At the start of the performance-based portion of the exam, candidates will be given 10 minutes to familiarize themselves with the background information and proposed projects. Candidates can then allocate their time on the two phases as they like.

Phase 1 — Candidates will be asked to prioritize projects and explain their reasoning in terms of project value and order. Responses will be scored on elements such as the rationale used for ranking the projects in a specific order, the content of presentations created in support of those choices, communications with staff at various levels in relation to those selections, etc., as outlined in the performance-based BOK descriptions below.

Phase 2 — Candidates will be given updated information on each project and asked to respond to those conditions. Responses will be scored on elements such as analysis or evaluation of the projects based on their updates, insights on the cause of the problems and creative solutions, time and resource management, interpersonal skills for conflict resolution, and other skills required of high-level, multi-project leaders, as outlined in the performance-based BOK descriptions below.

PB-1. Enterprise-wide Planning and Deployment
Apply project selection criteria to select and prioritize potential six sigma projects using strategic planning tools, immediate- and long-term business goals, executive-level directives, risk analysis results, etc. Develop and deliver formal presentations that support the project selection process, identify progress, explain its status at conclusion, etc.

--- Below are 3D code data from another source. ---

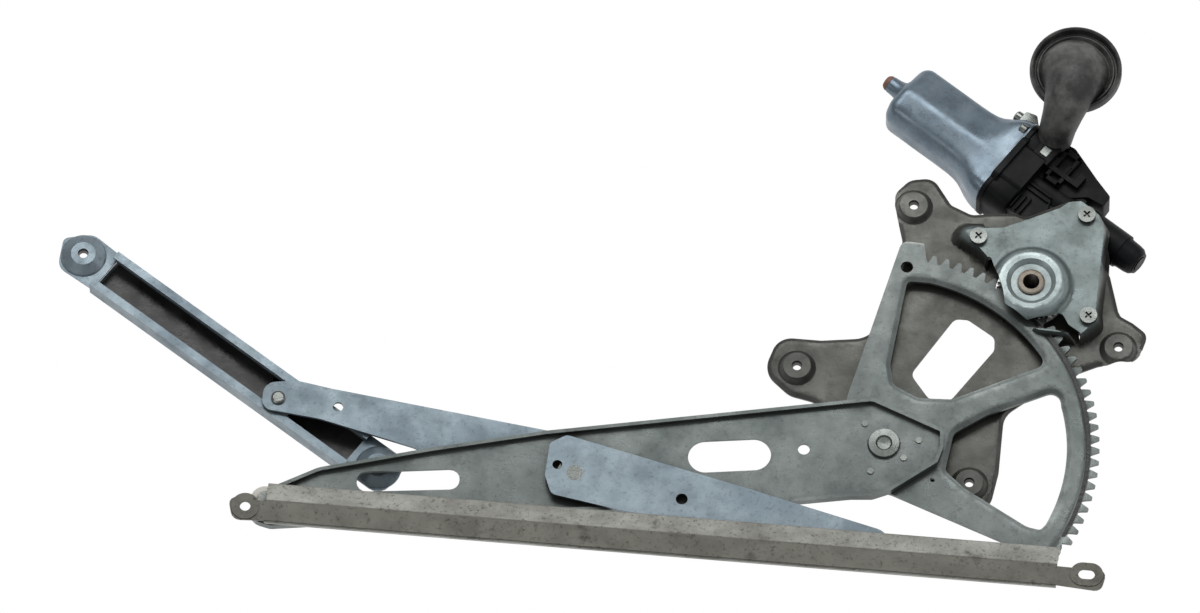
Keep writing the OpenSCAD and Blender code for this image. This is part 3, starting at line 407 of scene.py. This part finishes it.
def stamped(name, outline, holes, height, thickness, step, body, slot_name, edge_mm=0.25, marks=(),
            look=None, square_rim=False):
    """A sheet cut to an outline with holes, whose front face follows height(x, y).

    Marks are rows of points that the mesh passes through, along folds and rings. With square_rim
    the cut edge stands straight down, also where a fold runs out at it.
    """
    rings = [ring_of(outline, step)] + [ring_of(h, step) for h in holes]
    flat = np.concatenate([*rings, inner_points(rings, step, marks)])
    edges, start = [], 0
    for ring in rings:
        n = len(ring)
        edges += [(start + i, start + (i + 1) % n) for i in range(n)]
        start += n
    found = delaunay_2d_cdt([Vector(q) for q in flat], edges, [], 0, 1e-5)
    xy = np.array([tuple(v) for v in found[0]])
    tris = np.array([f for f in found[2] if len(f) == 3])
    middle = xy[tris].mean(1)
    tris = tris[depth_in_sheet(rings, middle[:, 0], middle[:, 1]) > 0]
    x, y, e = xy[:, 0], xy[:, 1], SLOPE_SPAN
    slope_x = (height(x + e, y) - height(x - e, y)) / (2 * e)
    slope_y = (height(x, y + e) - height(x, y - e)) / (2 * e)
    normal = np.stack([-slope_x, -slope_y, np.ones_like(x)], 1)
    normal /= np.linalg.norm(normal, axis=1)[:, None]
    if square_rim:
        normal[[any(k < start for k in origin) for origin in found[3]]] = (0, 0, 1)
    front = np.stack([x, y, height(x, y)], 1)
    back = front - normal * thickness
    n = len(front)
    sides = set()
    for a, b, c in tris:
        sides.update(((a, b), (b, c), (c, a)))
    walls = [(b, a, a + n, b + n) for a, b in sides if (b, a) not in sides]
    faces = [tuple(t) for t in tris] + [tuple(reversed(t + n)) for t in tris] + walls
    return place_mesh(name, np.concatenate([front, back]), [tuple(int(i) for i in f) for f in faces],
                      body, slot_name, edge_mm, look)


def level(z):
    """A height function for a flat sheet."""
    return lambda x, y: np.full(np.shape(x), z)


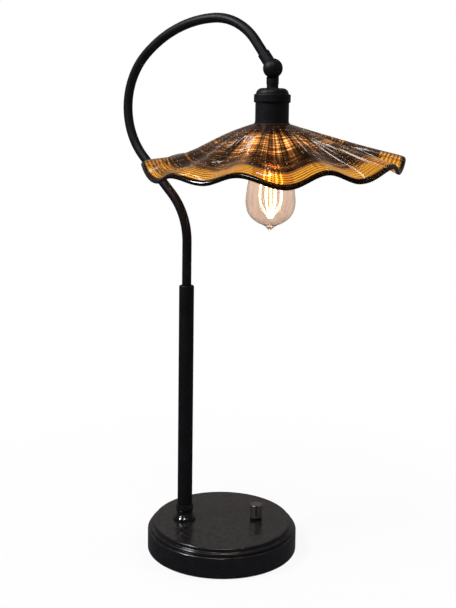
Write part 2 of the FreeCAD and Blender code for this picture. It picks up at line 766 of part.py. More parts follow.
def bulb_insulator():
    return on_ball(turned([(4.5, -61.4), (9.4, -65.1), (8.8, -65.7), (4.5, -64.0)]))


def bulb_contact():
    return on_ball(turned([
        (0, BULB_CONTACT_TOP), (3.0, BULB_CONTACT_TOP), (4.4, -61.4), (4.4, -62.4), (0, -62.4),
    ]))


def stem_solid():
    """The bulb's glass mount, a flare that narrows to a long rod, about the head's own axis."""
    return turned([
        (0, -88.0), (9.0, -84.0), (10.4, -84.0), (5.0, -95.0), (4.2, -112.0), (2.0, -116.0),
        (1.2, -122.0), (1.2, -183.0), (0, -183.0),
    ])


def bulb_stem():
    return on_ball(stem_solid())


def wire(a, b, radius):
    return Part.makeCylinder(radius, (b - a).Length, a, b - a)


def around(count, r, z):
    """Places evenly spaced on a circle, the first half a step off +X."""
    places = []
    for i in range(count):
        a = 2 * math.pi * (i + 0.5) / count
        places.append(V(r * math.cos(a), r * math.sin(a), z))
    return places


def bulb_supports():
    """The wires that carry the strands' upper ends, cut off at the face of the glass mount."""
    hooks = []
    stem = stem_solid()
    top_r, top_z = STRAND_OUTLINE[0]
    reach = top_r - STRAND_R - HOOK_R
    for place in around(STRAND_COUNT, reach, top_z):
        hooks.append(wire(V(0, 0, top_z), place, HOOK_R).cut(stem))
    return on_ball(Part.makeCompound(hooks))


def filament():
    strands = []
    for i in range(STRAND_COUNT):
        knots = [around(STRAND_COUNT, r, z)[i] for r, z in STRAND_OUTLINE]
        strand = wire(knots[0], knots[1], STRAND_R)
        strand = strand.fuse(wire(knots[1], knots[2], STRAND_R))
        strands.append(strand.fuse(Part.makeSphere(STRAND_R, knots[1])))
    return on_ball(Part.makeCompound(strands))


def socket_lead():
    return on_ball(rod(LEAD_R, -46.0, -SHANK_CLEAR_R - 1.0))


NODES = [
    felt_pad, bottom_plate, plate_screws, base_weight, base_shell, cord_bushing,
    pole_nipple, nipple_washer, nipple_nut, pole_foot, pole, pole_plug, pole_bush,
    swing_stop_screw, switch_body, switch_terminals, switch_bushing, switch_ring_nut,
    base_lead, arm_tube, arm_lead, swing_collar, collar_set_screw, swing_washer,
    knuckle_arm_half, shank_set_screw, knuckle_screw, knuckle_washer, friction_disc,
    knuckle_socket_half, stem_coupler, socket_nipple, cap_nut, socket_cap, cap_ring,
    socket_cup, lamp_holder, terminal_screws, socket_shell, socket_contact, socket_lead,
    shade_gasket, glass_shade, shade_washer, shade_ring, bulb_glass, bulb_cap,
    bulb_insulator, bulb_contact, bulb_stem, bulb_supports, filament,
    switch_knob, knob_pointer, switch_shaft, knob_set_screw,
]


def main():
    os.makedirs("parts", exist_ok=True)
    for node in NODES:
        shape = node()
        print(node.__name__, len(shape.Solids), shape.isValid(), round(shape.Volume, 1))
        shape.exportStep("parts/" + node.__name__ + ".step")
    ball = in_arm_plane(Part.Vertex(BALL)).Point
    print("ball centre", [round(c, 3) for c in ball], "arm end angle", ARM_END_DEG)


main()
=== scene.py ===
import json
import math

import bmesh
import bpy
import numpy as np
from mathutils import Matrix, Vector


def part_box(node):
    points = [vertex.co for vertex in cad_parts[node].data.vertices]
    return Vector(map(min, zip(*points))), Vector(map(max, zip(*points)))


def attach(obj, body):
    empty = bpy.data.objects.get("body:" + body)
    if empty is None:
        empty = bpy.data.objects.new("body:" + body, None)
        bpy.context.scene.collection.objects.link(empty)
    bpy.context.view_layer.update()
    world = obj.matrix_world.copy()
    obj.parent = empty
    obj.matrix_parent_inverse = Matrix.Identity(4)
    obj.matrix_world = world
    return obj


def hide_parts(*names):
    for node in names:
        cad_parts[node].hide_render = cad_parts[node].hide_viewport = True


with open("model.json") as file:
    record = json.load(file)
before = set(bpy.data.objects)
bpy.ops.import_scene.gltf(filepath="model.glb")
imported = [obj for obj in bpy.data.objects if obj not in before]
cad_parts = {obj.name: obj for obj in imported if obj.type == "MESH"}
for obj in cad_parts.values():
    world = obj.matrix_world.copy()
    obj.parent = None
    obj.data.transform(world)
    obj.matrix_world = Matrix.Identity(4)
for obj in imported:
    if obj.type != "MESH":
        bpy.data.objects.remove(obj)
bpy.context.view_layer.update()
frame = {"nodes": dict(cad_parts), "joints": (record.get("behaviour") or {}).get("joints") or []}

bl_info = {
    "name": "Art Glass Table Lamp",
    "version": (1, 0, 0),
    "blender": (4, 5, 0),
    "location": "View3D > Sidebar > Lamp",
    "description": "Finishes the lamp's metal, blows its shade and bulb, and sets it on a pale stage",
    "category": "Add Mesh",
}

# Lengths are in metres, in the lamp's own frame: +Z up, -Y towards the viewer.
MM = 0.001
JOINTS = {joint["name"]: joint for joint in frame["joints"]}
BALL = np.array(JOINTS["head_tilt"]["pos_m"])
SHADE_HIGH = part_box("glass_shade")[1]
BULB_LOW, BULB_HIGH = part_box("bulb_glass")
STEM_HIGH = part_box("bulb_stem")[1]
STEM_FLARE = 35 * MM

# Shade rim as (angle in degrees from the viewer's side towards +X, drop in mm, radius in mm)
SHADE_RIM = [
    (-162, 52, 163), (-144, 66, 160), (-130, 43.5, 160.5), (-111, 51.5, 158.5),
    (-84.5, 48, 160.5), (-58.5, 65, 160.5), (-47, 57, 161.5), (-30, 63, 164.5),
    (-16, 53, 159), (3, 65, 164), (21.5, 49, 158), (33.5, 59, 167),
    (57.5, 44, 164.5), (68, 52.5, 161), (84, 37.5, 164), (107, 35, 159),
    (123, 48, 164), (142, 63, 161), (160, 51, 163), (179, 66, 160),
]
SHADE_WAVE_POWER = 1.4
SHADE_SAG = 4.2 * MM
SHADE_SAG_LEAN = 3.7 * MM
SHADE_SAG_POWER = 1.4
SHADE_LIP_POWER = 8
SHADE_COLUMNS = 480
SHADE_UPPER_ROWS = 110
SHADE_LOWER_ROWS = 60
LIP_ROWS = 12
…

PB-2. Cross-functional Competencies
Use feedback and process data from various sources to identify or develop six sigma projects that will respond to customer needs, eliminate process barriers, or streamline processes, especially for managing projects that cross boundaries either within or between organizations. Use appropriate communication methods that are sensitive to specific audiences when explaining projects or solutions, encouraging participation, or resolving issues that arise between interorganizational groups

PB-3. Project Management
Develop and manage the scope, schedule, cost, and risk of six sigma projects using various project management tools to ensure proper monitoring, milestone achievement, and project success. Recognize when intervention steps must be taken to bring a project back on track or terminate it based on analysis of internal or external events.

PB-4. Training and Mentoring
Identify situations that require training or mentoring for all levels of participants in six sigma projects, from executive level champions to non-belt participants. Develop, review, and deliver information, training, or mentoring as needed for a variety of six sigma projects, based on needs analysis, participant requests, or recognition of situations that require intervention.

Levels of Cognition based on Bloom’s Taxonomy – Revised (2001)

In addition to content specifics, the subtext for each topic in this BOK also indicates the intended complexity level of the test questions for that topic. These levels are based on “Levels of Cognition” (from Bloom’s Taxonomy – Revised, 2001) and are presented below in rank order, from least complex to most complex.

Recall or recognize terms, definitions, facts, ideas, materials, patterns, sequences, methods, principles, etc.

Read and understand descriptions, communications, reports, tables, diagrams, directions, regulations, etc.

Know when and how to use ideas, procedures, methods, formulas, principles, theories, etc.
Break down information into its constituent parts and recognize their relationship to one another and how they are organized; identify sublevel factors or salient data from a complex scenario.

Make judgments about the value of proposed ideas, solutions, etc., by comparing the proposal to specific criteria or standards.

Put parts or elements together in such a way as to reveal a pattern or structure not clearly there before; identify which data or information from a complex set is appropriate to examine further or from which supported conclusions can be drawn.